CollaFibR™ for cell and tissue culture
The 3D tissue culture market is an unregulated $1.6B market that is growing at 15-20% compound annual growth. The market is focused on the global research community that is looking for highly organized 3D tissue culture to better mimic the biology of complex tissues, to increase the efficiency of drug and vaccine development, and decrease our dependence on animal models. Directed at this market, we have developed 2 products, which together provide a comprehensive collagen based platform for cell and tissue growth in both 2D and 3D.
CollaFibR™ 2D cell culture plates
A CollaFibR™ 2D cell culture plate is a highly organized linear array of our collagen fibers laid on a gel, seeded into a traditional cell culture plate. As shown in the images, CollaFibR™ promotes excellent cell attachment, induces cellular alignment, and allows cells to manipulate the collagen environment.
CollaFibR™ 3D Scaffold
A CollaFibR™ scaffold for cell growth, composed of 200 layers of our collagen fibres, in a linear or cross-hatched geometry, as shown in the first two rows on the right. Seeded in a well plate, this product comes sterilized and ready to use for your 3D cell culture and tissue culture experiments. Compared to other 3D cell culture products such as Matrigel, this product has superior batch-to-batch consistency, induces excellent cellular alignment, and has adequate thickness for cell migration. The last row on the right shows images of cells growing in 3D within these scaffolds.
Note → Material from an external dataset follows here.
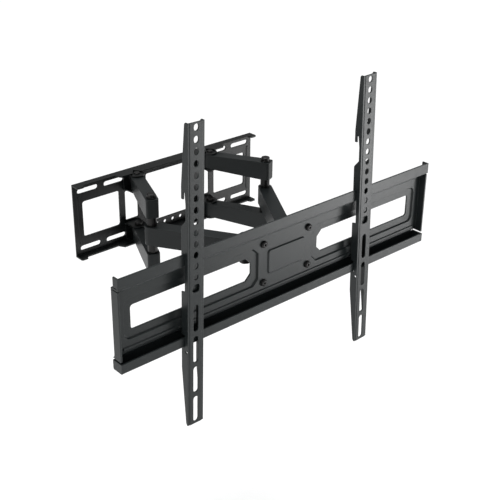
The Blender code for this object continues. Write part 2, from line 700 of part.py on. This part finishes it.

A multi-filament CollaFibR™ fibre is an excellent artificial tendon model. Composed of 30,000 filaments of 600 nm diameter, the CollaFibR™ tendon shows a tensile strength of 250 MPa – 3X higher than native human tendons. While using natural collagen sources, CollaFibR™ can serve as excellent artificial tendon in both tissue models and medical applications. Tendon prototypes are currently being tested by key opinion leaders.
A spider silk prototype with endless potential
Five times stronger than steel while more flexible than rubber, spider silk is one of nature’s most exquisite materials. With nearly endless applications from advanced sutures to ballistic protection, scientists have been trying to replicate spider silk for decades. Using spider silk proteins, the prototype SpidrFibR™ has excellent mechanical properties and shows excellent potential for applications in the green textile industry, and in bio-composite development for aerospace engineering and defence. The SpidrFibR™ prototypes show strength greater than steel and further work is ongoing.